(Stored data entries)
%%

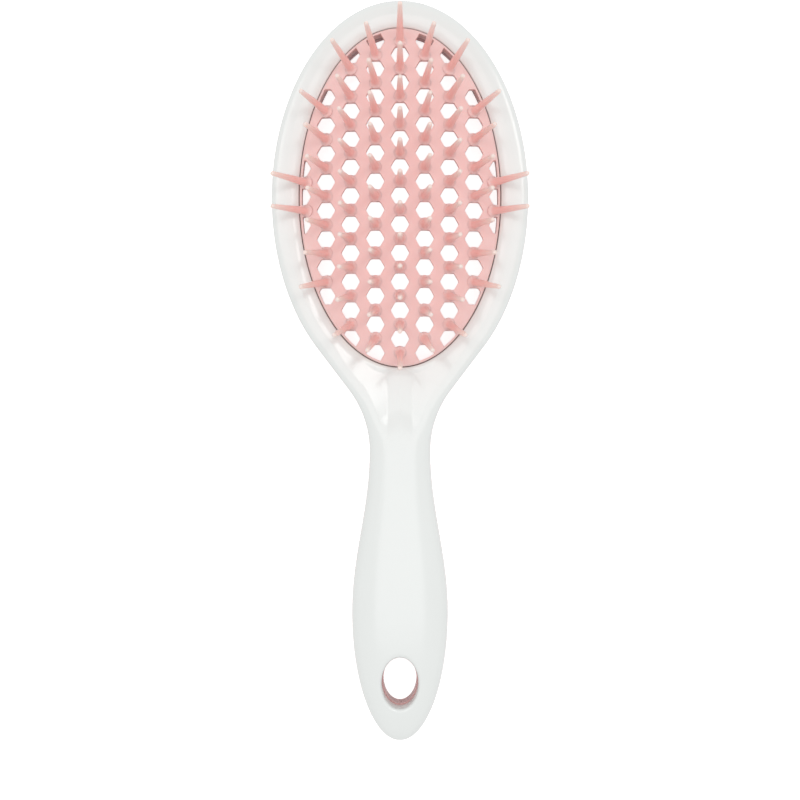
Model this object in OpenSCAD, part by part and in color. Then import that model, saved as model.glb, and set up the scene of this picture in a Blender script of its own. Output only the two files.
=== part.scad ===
// Blow-dry brush: a white front shell and a pink back shell closed on each other,
// with a pink domed pad of vent holes and tines clamped in the ring of the head.
// It lies on its back. X is the width, +Y runs towards the head, and +Z is the tine side.

/* [Overall] */
// Height of the seam between the front shell and the back shell
seam_z = 8.6; // [7.5:0.1:9.5]
// Wall thickness of both shells
wall = 1.8; // [1.4:0.1:2.2]

/* [Head] */
// Width of the head across the ring
head_w = 83.4; // [78:0.1:90]
// Length of the oval that the head follows
head_l = 127.8; // [120:0.1:134]
// Width of the ring face from the outline to the pad opening
ring_w = 8.9; // [8.4:0.1:10]
// Height of the ring's crest above the seam
ring_rise = 4.4; // [3.8:0.1:5.2]
// Width of the rounded outer side of the ring
ring_arch = 4.6; // [4:0.1:5.2]
// How far the ring's face slopes down from its crest to the pad
ring_slope = 0.9; // [0.4:0.1:1.4]
// Radius of the edge around the pad opening
open_edge_r = 1.0; // [0.6:0.1:1.4]

/* [Handle] */
// Width at the narrowest place of the neck
neck_w = 19.8; // [18:0.1:23]
// Distance from the middle of the head to the narrowest place
neck_dist = 82.2; // [80:0.1:86]
// Angle of the straight stretch where the head narrows to the neck
flare_angle = 37.2; // [35:0.1:39]
// Width at the widest place of the handle
handle_w = 31.2; // [28:0.1:34]
// Distance from the narrowest place to the widest place
swell_l = 52.2; // [48:0.1:56]
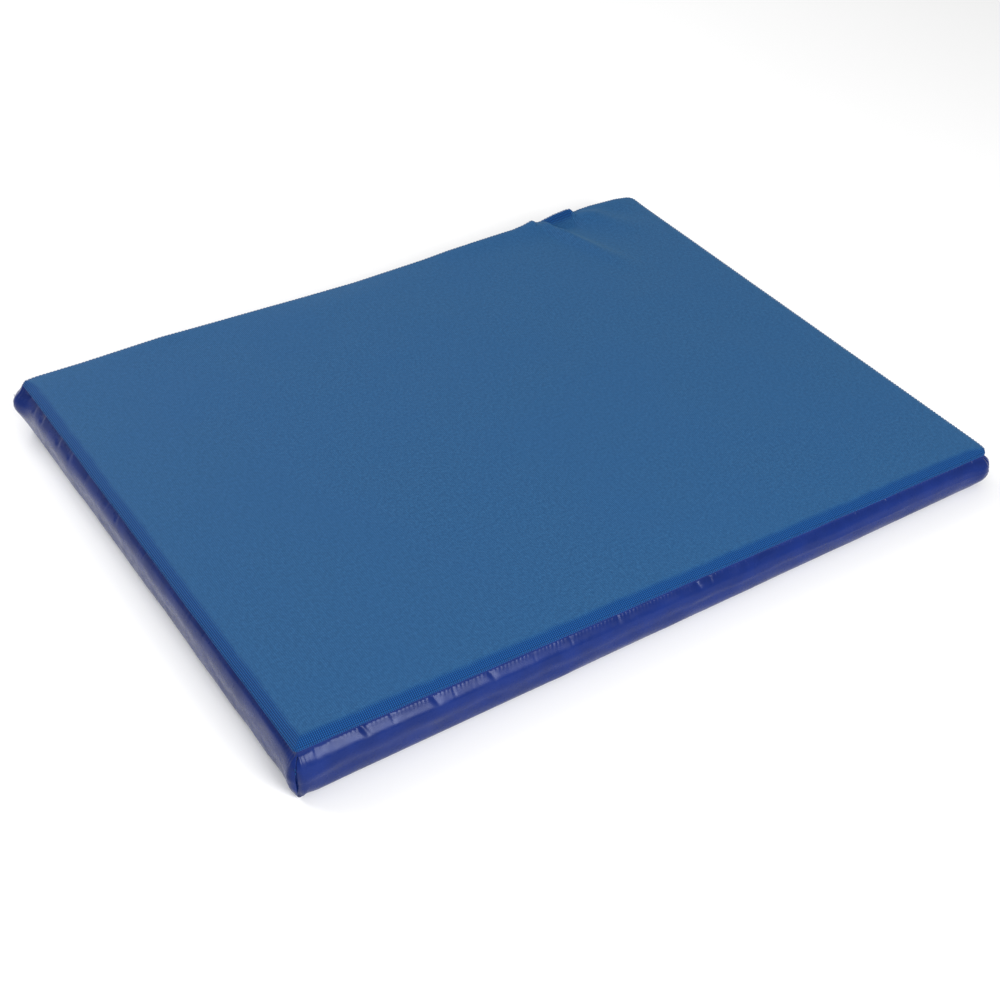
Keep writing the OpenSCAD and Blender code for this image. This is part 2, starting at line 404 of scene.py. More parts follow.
# The groove and the shoulder below the face's edge: (depth below the seam, share of the bulge or, where
# negative, millimetres behind the edge)
SHOULDER = (
    (0.2, -5.0), (2.2, -6.4), (4.4, -7.0), (6.6, -7.2), (8.8, -6.9), (10.8, -5.9), (12.6, -4.2), (14.3, -2.4),
    (16.0, -0.7), (17.8, 0.12), (19.8, 0.34), (22.2, 0.56), (25.5, 0.80), (31.0, 0.97),
)
SHOULDER_END = SHOULDER[-1][0] * MM
FINE_ROWS = 12
FOOT_HEIGHTS = (30.0, 24.0, 18.5, 14.0, 10.5, 7.5, 5.0, 3.2, 2.0, 1.3)
MIDDLE_ROWS = 4
CORNER_LIFT = 2.5 * MM  # how far the cover's bottom corners draw up off the floor
CORNER_IN = 3 * MM  # and how far they draw in
CORNER_REACH = 15 * MM


def puckers(s, depth, seed):
    """Scallops and small pleats that the stitches pull into a band, below its seam."""
    pull = np.clip(0.65 + 0.75 * line_noise(s, 0.021, seed), 0, 1.5)
    slant = 0.5 * depth + 1.2 * MM * line_noise(s, 0.017, seed + 1)
    wave = np.cos(2 * math.pi * (s + slant) / STITCH_PITCH)
    fade = bell(depth - 9.5 * MM, 3.2 * MM)
    trail = bell(depth, 18 * MM) * smooth(depth / (5 * MM))
    pleat = np.maximum(line_noise(s, 0.012, seed + 2, 2) - 0.34, 0)
    pleat_fade = bell(depth, 15 * MM) * smooth(depth / (3 * MM))
    return MM * (0.7 * pull * wave * fade + 0.02 * wave * trail - 4 * pleat * pleat_fade)


def gathers(ends, depth):
    """Small upright pleats where the fabric is eased round a corner."""
    fade = bell(depth, 18 * MM) * smooth(depth / (2 * MM))
    return 1.5 * MM * np.cos(2 * math.pi * ends / (5.2 * MM)) * bell(ends, 13 * MM) * fade


# Single deeper tucks below the seam: (distance along the side, depth in)
TUCKS = {
    "front": ((0.096, 2.6 * MM), (0.200, 1.8 * MM), (0.287, 1.6 * MM), (0.63, 1.2 * MM)),
    "left": ((0.050, 1.8 * MM), (0.082, 2.2 * MM), (0.150, 3.0 * MM), (0.195, 1.6 * MM), (0.37, 1.0 * MM)),
}


def tucks(side, s, depth):
    total = np.zeros_like(s)
    for place, deep in TUCKS.get(side, ()):
        across = (s - place - 0.5 * (depth - 12 * MM)) / (4.5 * MM)
        total -= deep * np.exp(-(across**2) - ((depth - 13 * MM) / (9 * MM)) ** 2)
    return total


def dents(s, z, seed):
    """Broad soft dents and waves over a whole band."""
    points = np.column_stack([s / 2.4, z, np.zeros_like(s)])
    slow = np.column_stack([s, z / 3, np.zeros_like(s)])
    return 1.3 * MM * noise_at(points, 0.030, seed, 2) + 1.5 * MM * noise_at(slow, 0.12, seed + 4)


def corner_draw(ends):
    return bell(ends, CORNER_REACH)


# How much further the cover swells at each corner than along its sides, how far up the most of it lies (the
# share of the height is raised to this power), and how far its bottom corner points out
EAR = {
    "near": (3.5 * MM, 0.8, 7 * MM),
    "right": (6.5 * MM, 1.0, 7 * MM),
    "far": (2.5 * MM, 1.0, 0.0),
    "left": (16.5 * MM, 1.9, 0.0),
}
EAR_REACH = 24 * MM
TOE_REACH = 6 * MM


def by_corner(side, s, ends, k):
    """The nearer corner's entry k of EAR at each place along a side."""
    start, end, _, _ = SIDES[side]
    return np.where(s <= ends + 1e-9, EAR[start][k], EAR[end][k])


def ears(side, s, ends, height):
    """Extra swelling near the corners, at a share of the height from the floor to the seam."""
    share = np.clip(height, 0, 1) ** by_corner(side, s, ends, 1)
    tall = by_corner(side, s, ends, 0) * bell(ends, EAR_REACH) * np.sin(math.pi * share) ** 0.85
    toe = by_corner(side, s, ends, 2) * bell(ends, TOE_REACH) * (1 - smooth(height / 0.35))
    return tall + toe


def corner_bulge(corner):
    """The swelling where two sides meet, halfway between theirs."""
    ends = [BULGE[side][SIDES[side].index(corner)] for side in SIDES if corner in SIDES[side][:2]]
    return sum(ends) / 2


def bulge_along(side, s, ends):
    """How far a side swells at distances along it."""
    start, end, _, _ = SIDES[side]
    first, last = BULGE[side]
    change = np.where(s <= ends + 1e-9, corner_bulge(start) - first, corner_bulge(end) - last)
    return lerp(first, last, np.clip(s / RUN[side], 0, 1)) + change * bell(ends, 20 * MM)


def corner_distance(p):
    """How far a place near the mat's edge is from the nearest corner."""
    to_x = np.minimum(p[:, 0] - LEFT_X, RIGHT_X - p[:, 0])
    to_y = np.minimum(p[:, 1] - FRONT_Y, REAR_Y - p[:, 1])
    return np.maximum(to_x, to_y)


def shoulder_stretch(p):
    """How much taller the shoulder is near the corners, and how much shorter where the mat is thin."""
    tall = 1 + 0.35 * bell(corner_distance(p), 45 * MM)
    return np.minimum(tall, (seam_z(p[:, 0]) - FOOT - 2 * MM) / SHOULDER_END)


def waist_at(p):
    """Share of the swelling left where a band starts to turn under: all of it where there is no room."""
    room = seam_z(p[:, 0]) - FOOT - SHOULDER_END * shoulder_stretch(p)
    return 1 - WAIST_IN * np.clip(room / (25 * MM), 0, 1)


def shoulder_out(depth, bulge, p):
    """How far a band stands out at one of the shoulder's depths below its seam."""
    share = dict((round(d * MM, 7), o) for d, o in SHOULDER)[round(depth, 7)]
    groove = lerp(1.0, 0.6, flat_border(p))
    return share * bulge if share > 0 else share * MM * groove


def foot_out(z, bulge, p):
    """How far a band stands out at a height near the floor, where it turns under to the base seam."""
    t = np.clip((z - HEM_Z) / (FOOT - HEM_Z), 0, 1)
    return lerp(-HEM_IN, waist_at(p) * bulge, np.sqrt(1 - (1 - t) ** 2))


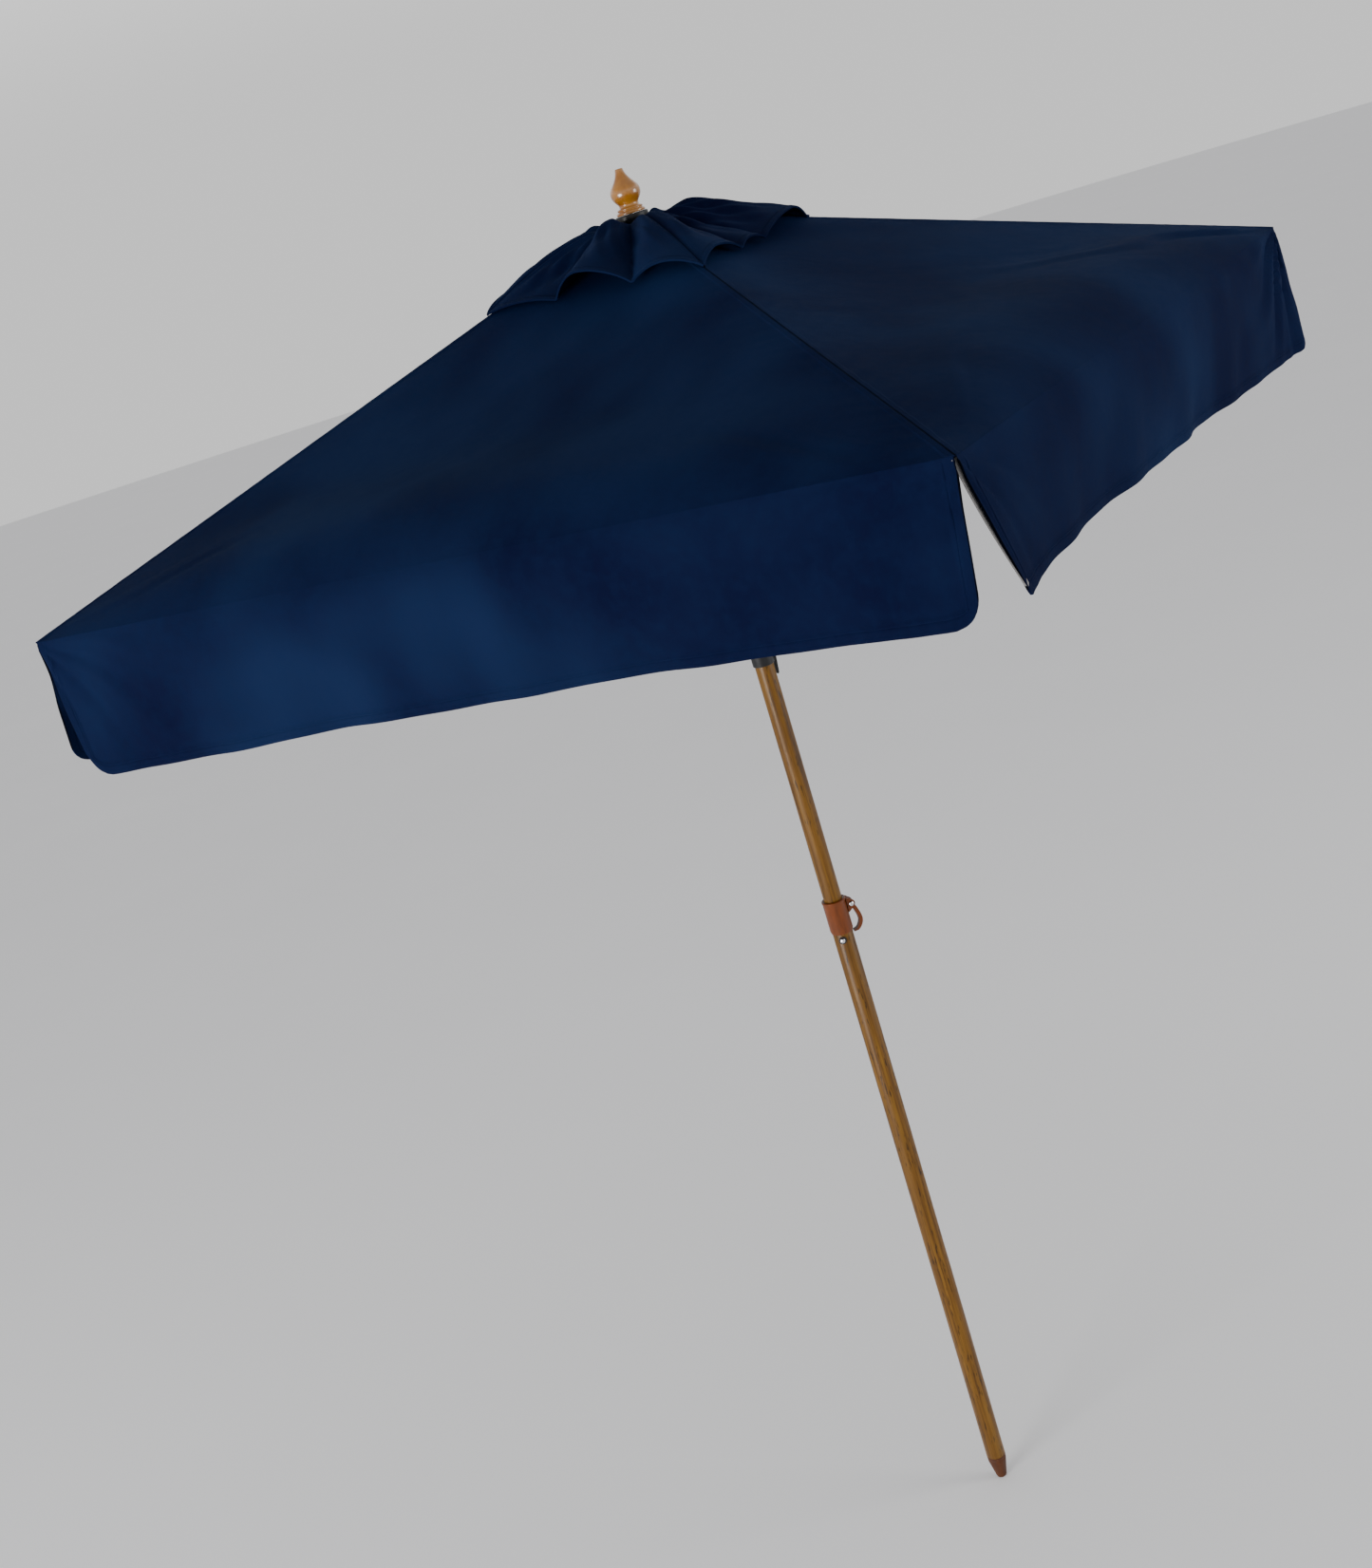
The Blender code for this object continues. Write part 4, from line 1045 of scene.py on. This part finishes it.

%%

Stated problem:
The answer should consist of the lines from the first line of the entries through the line with "swell_l = 52.2; // [48:0.1:56]", copied exactly.

Response to the exercise:
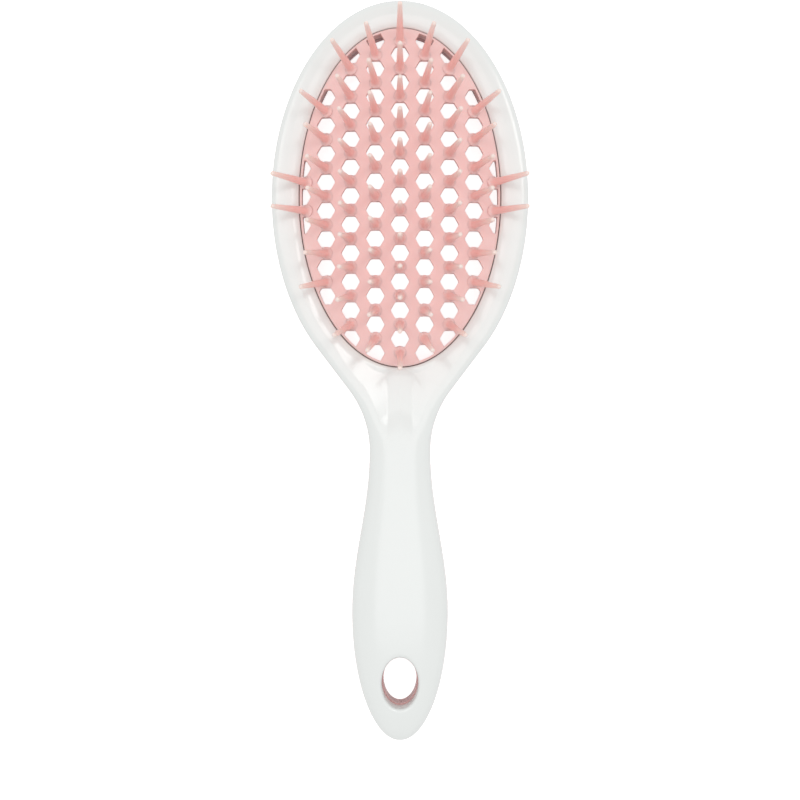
Model this object in OpenSCAD, part by part and in color. Then import that model, saved as model.glb, and set up the scene of this picture in a Blender script of its own. Output only the two files.
=== part.scad ===
// Blow-dry brush: a white front shell and a pink back shell closed on each other,
// with a pink domed pad of vent holes and tines clamped in the ring of the head.
// It lies on its back. X is the width, +Y runs towards the head, and +Z is the tine side.

/* [Overall] */
// Height of the seam between the front shell and the back shell
seam_z = 8.6; // [7.5:0.1:9.5]
// Wall thickness of both shells
wall = 1.8; // [1.4:0.1:2.2]

/* [Head] */
// Width of the head across the ring
head_w = 83.4; // [78:0.1:90]
// Length of the oval that the head follows
head_l = 127.8; // [120:0.1:134]
// Width of the ring face from the outline to the pad opening
ring_w = 8.9; // [8.4:0.1:10]
// Height of the ring's crest above the seam
ring_rise = 4.4; // [3.8:0.1:5.2]
// Width of the rounded outer side of the ring
ring_arch = 4.6; // [4:0.1:5.2]
// How far the ring's face slopes down from its crest to the pad
ring_slope = 0.9; // [0.4:0.1:1.4]
// Radius of the edge around the pad opening
open_edge_r = 1.0; // [0.6:0.1:1.4]

/* [Handle] */
// Width at the narrowest place of the neck
neck_w = 19.8; // [18:0.1:23]
// Distance from the middle of the head to the narrowest place
neck_dist = 82.2; // [80:0.1:86]
// Angle of the straight stretch where the head narrows to the neck
flare_angle = 37.2; // [35:0.1:39]
// Width at the widest place of the handle
handle_w = 31.2; // [28:0.1:34]
// Distance from the narrowest place to the widest place
swell_l = 52.2; // [48:0.1:56]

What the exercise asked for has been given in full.